Su influencia debe buscarse en una concepción de la novela dispuesta a discutirse a sí misma, que no camina hacia una conclusión decidida de antemano
El dinero, la tensión entre la libertad y las imposiciones sociales, la acción bondadosa, las presiones de clase… son algunos de los temas que Belén Gopegui aborda en sus novelas con el mismo ánimo discutidor que Dostoievski; como si fuese una cortesía ineludible dejarle al adversario de las propias posiciones las mejores frases o recoger el desgaste o las contradicciones que suponen las opciones vitales y políticas que al autor le resultan más simpáticas. El padre de Blancanieves o El comité de la noche parecen recoger lo más esencial de Dostoievski expurgado de los excesos sentimentales y de las personalidades extremas.

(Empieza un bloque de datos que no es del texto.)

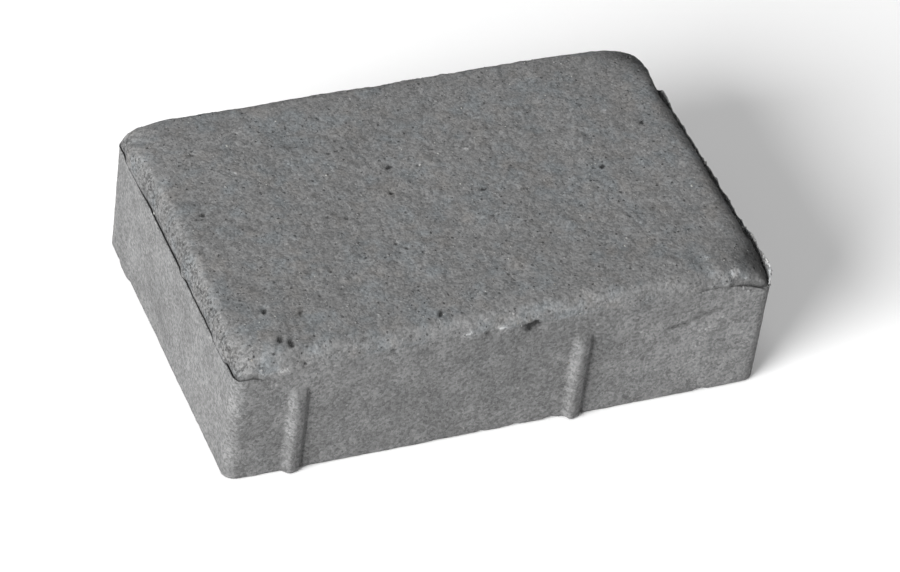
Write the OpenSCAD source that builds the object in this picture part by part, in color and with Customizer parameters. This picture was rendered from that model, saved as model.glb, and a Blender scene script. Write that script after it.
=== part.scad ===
// Concrete paving stone, pressed in one piece: straight mould-cut sides, a thin fin
// standing round the top edge, a pillowed wearing face inside it, and spacer ribs.
// Origin: middle of the bedding face. +Z up, +X along the length. Millimetres.

/* [Block] */
// Length of the block between its two end faces
block_l = 217; // [160:1:320]
// Width of the block between its two long faces, without the ribs
block_w = 140; // [100:1:220]
// Height from the bedding face to the middle of the wearing face
block_h = 60; // [50:1:100]
// Radius of the four upright corners
corner_r = 4; // [3:0.5:10]

/* [Pressed fin round the top edge] */
// How far the top of the fin lies below the wearing face
fin_drop = 9.5; // [3:0.5:12]
// Thickness of the fin
fin_t = 0.9; // [0.6:0.1:2]
// Depth of the groove behind the fin
groove_d = 1.2; // [0.6:0.1:3]
// Width of the groove at its foot
groove_w = 0.6; // [0.3:0.1:2]

/* [Rolled shoulder] */
// Width of the shoulder in plan, from the groove to the flat of the wearing face
shoulder_w = 6; // [4:0.5:16]
// Squareness of the shoulder's curve, where 2 is a quarter of an ellipse
shoulder_p = 3; // [2:0.5:4]
// Extra rounding of the corners at the top of the shoulder
shoulder_corner_r = 26; // [0:1:30]
// Height of the waves along the shoulder
wave_a = 0.5; // [0:0.1:2]
// Number of short waves round the block
wave_n = 27; // [9:1:41]

/* [Spacer ribs] */
// Width of a rib where it meets the long face
rib_w = 9; // [5:0.5:14]
// How far a rib stands out of the long face
rib_out = 2.5; // [1:0.1:4]
// Distance from the fin's top edge down to the top of a rib
rib_top_gap = 8; // [6:1:25]
// Distance of the first rib from its end face
rib_1_x = 26; // [20:1:60]
// Distance of the second rib from the same end face
rib_2_x = 139; // [70:1:150]

/* [Hidden] */
stone_colour = [0.50, 0.51, 0.51];

fin_z = block_h - fin_drop;              // top of the fin
groove_z = fin_z - groove_d;             // foot of the groove
groove_in = fin_t + groove_w;            // where the shoulder starts, in from the side faces
shoulder_h = block_h - groove_z;         // rise of the shoulder
sunk = 4;                                // how deep the pillow is rooted in the block
rib_r = rib_w * rib_w / (8 * rib_out) + rib_out / 2;   // radius of the rib's round back
rib_h = fin_z - rib_top_gap;             // top of the ribs

long_steps = 40;                         // spans along a long side of the pillow
short_steps = 26;                        // spans along an end
corner_steps = 6;                        // spans round a corner
shoulder_steps = 8;                      // spans up the shoulder

// Points along a straight side from a to b, without b
function side_points(a, b, n) = [for (i = [0 : n - 1]) a + (b - a) * i / n];

// Points round a quarter circle of radius r about c, starting at angle a0, without the last
function corner_points(c, r, a0) =
    [for (i = [0 : corner_steps - 1])
        let (a = a0 + 90 * i / corner_steps) c + r * [cos(a), sin(a)]];

// Closed plan outline at a distance inset inside the block, with corner radius r, anticlockwise
function outline(inset, r) =
    let (x = block_l / 2 - inset, y = block_w / 2 - inset, cx = x - r, cy = y - r)
    concat(
        corner_points([cx, cy], r, 0), side_points([cx, y], [-cx, y], long_steps),
        corner_points([-cx, cy], r, 90), side_points([-x, cy], [-x, -cy], short_steps),
        corner_points([-cx, -cy], r, 180), side_points([-cx, -y], [cx, -y], long_steps),
        corner_points([cx, -cy], r, 270), side_points([x, -cy], [x, cy], short_steps));

ring_n = 2 * (long_steps + short_steps) + 4 * corner_steps;

// Wave along the shoulder, from -1 to 1: short presses of the mould over a slow wander
function wave(i) =
    let (a = 360 * i / ring_n) 0.6 * sin(wave_n * a + 40) + 0.4 * sin(7 * a + 110);

// One ring of the pillow: outline shrunk towards the middle where the wave is low
function pillow_ring(inset, z, r, swing) =
    let (flat = outline(inset, r))
    [for (i = [0 : ring_n - 1])
        let (p = flat[i], k = 1 - swing * (1 + wave(i)) / norm(p)) [p.x * k, p.y * k, z]];

// Rings from the sunk root up the shoulder to the flat: a quarter of a squared ellipse, whose
// sine and cosine are taken to the power 2 / shoulder_p
pillow_rings = concat(
    [pillow_ring(groove_in, groove_z - sunk, corner_r, 0)],
    [for (k = [0 : shoulder_steps])
        let (t = k / shoulder_steps)
        pillow_ring(
            groove_in + shoulder_w * (1 - pow(cos(90 * t), 2 / shoulder_p)),
            groove_z + shoulder_h * pow(sin(90 * t), 2 / shoulder_p),
            corner_r + shoulder_corner_r * t,
            wave_a * t)]);

// The straight-sided block, its top hollowed by the groove plane so that the fin stands round it
module block() {
    difference() {
        linear_extrude(fin_z) polygon(outline(0, corner_r));
        translate([0, 0, groove_z])
            linear_extrude(fin_z) polygon(outline(fin_t, corner_r - fin_t));
    }
}

// The pillow under the wearing face: rings joined by triangles, closed by a fan at each end
module pillow() {
    top = len(pillow_rings) - 1;
    foot_middle = (top + 1) * ring_n;
    walls = [for (k = [0 : top - 1], i = [0 : ring_n - 1])
        let (j = (i + 1) % ring_n, a = k * ring_n, b = a + ring_n)
        each [[a + i, b + j, a + j], [a + i, b + i, b + j]]];
    foot = [for (i = [0 : ring_n - 1]) [i, (i + 1) % ring_n, foot_middle]];
    flat = [for (i = [0 : ring_n - 1])
        [top * ring_n + (i + 1) % ring_n, top * ring_n + i, foot_middle + 1]];
    middles = [[0, 0, groove_z - sunk], [0, 0, block_h]];
    points = concat([for (ring = pillow_rings) each ring], middles);
    polyhedron(points, concat(walls, foot, flat));
}

// One spacer rib on the front face, its foot on the bedding plane and its head rounded off
module rib() {
    head = rib_h - rib_r;
    back = rib_out - rib_r;
    intersection() {
        translate([0, -back, 0]) union() {
            cylinder(r = rib_r, h = head, $fn = 48);
            translate([0, 0, head]) sphere(r = rib_r, $fn = 48);
        }
        translate([-rib_w, -rib_out - 1, 0]) cube([2 * rib_w, rib_out + 3, rib_h + 1]);
    }
}

// The two ribs of the front face; the back face has the same two, half a turn round
module ribs() {
    for (turn = [0, 180], x = [rib_1_x, rib_2_x])
        rotate([0, 0, turn]) translate([x - block_l / 2, -block_w / 2, 0]) rib();
}

module paving_stone() {
    color(stone_colour) union() {
        block();
        pillow();
        ribs();
    }
}

paving_stone();
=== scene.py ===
# A pressed concrete paving stone: the wearing face, the moulded sides and the bedding face in
# one closed skin, with sand and grit half sunk in it. A length is in millimetres where no note
# beside it says metres.
from functools import partial

import bpy
import numpy as np
from mathutils import Matrix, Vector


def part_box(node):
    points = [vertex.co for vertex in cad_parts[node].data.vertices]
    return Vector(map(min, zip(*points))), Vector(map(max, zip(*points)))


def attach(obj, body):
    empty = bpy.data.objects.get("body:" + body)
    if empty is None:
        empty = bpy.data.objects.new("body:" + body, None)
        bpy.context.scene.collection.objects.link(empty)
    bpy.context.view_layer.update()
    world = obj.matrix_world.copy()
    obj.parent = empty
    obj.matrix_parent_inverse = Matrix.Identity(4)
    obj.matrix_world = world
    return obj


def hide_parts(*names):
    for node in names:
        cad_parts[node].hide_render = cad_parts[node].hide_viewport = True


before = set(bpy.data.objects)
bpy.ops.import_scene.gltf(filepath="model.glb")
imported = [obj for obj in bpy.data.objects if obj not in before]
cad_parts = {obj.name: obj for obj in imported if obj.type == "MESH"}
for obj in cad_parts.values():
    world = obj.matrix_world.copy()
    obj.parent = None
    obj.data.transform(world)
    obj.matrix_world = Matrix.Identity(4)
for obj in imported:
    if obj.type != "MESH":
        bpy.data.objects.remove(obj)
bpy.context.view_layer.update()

mm = 0.001

lowCorner, highCorner = [np.array(corner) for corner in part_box("paving_stone")]
print("frame loaded, stone box", np.round((highCorner - lowCorner) / mm, 1), "mm")


# Surface maths shared by the pieces

def easeBetween(value, low, high):
    # 0 below low, 1 above high, and t * t * (3 - 2 * t) in between
    t = np.clip((value - low) / (high - low), 0, 1)
    return t * t * (3 - 2 * t)


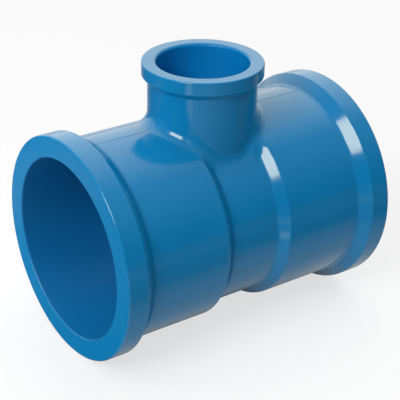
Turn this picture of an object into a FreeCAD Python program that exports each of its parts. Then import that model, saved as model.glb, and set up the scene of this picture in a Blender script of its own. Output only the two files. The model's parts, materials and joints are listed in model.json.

En la así llamada escena internacional quizás sea Coetzee quien mejor haya metabolizado la herencia del “maestro de San Petesburgo”, a quién dedicó una novela demasiado gélida y metaficcional para confundirse con una de Dostoievski, una pista falsa. Coetzee, gran vampirizador de imponentes legados estéticos (como los de Kafka o Naipaul) parece apropiarse de Dostoievski en el último tramo de su obra. El Dimitri que aparece a mitad de su “trilogía de Jesús” para dinamitar el tono más bien sosegado con el que avanzaba la narración e introducir reflexiones entusiastas, contradictorias y briosas, sobre el mal y la humillación, el crimen y el perdón, ¿puede ser otro que Dimitri Karamázov, el diablo que merece su Jesús? ¿Y que otro papel juega Elizabeth Costello sino es el de discutir los parámetros de los libros que la contienen?
En novelas como las de Gopegui o las de Coetzee, en otro tono y con otros propósitos, casi podemos oír la voz de ese narrador que después de ochocientas páginas siente que no puede entretenerse ni desviarse más porque su tarea sin fin, sin miedo a rebatirse, es dar cuenta de tanta complejidad como sea posible.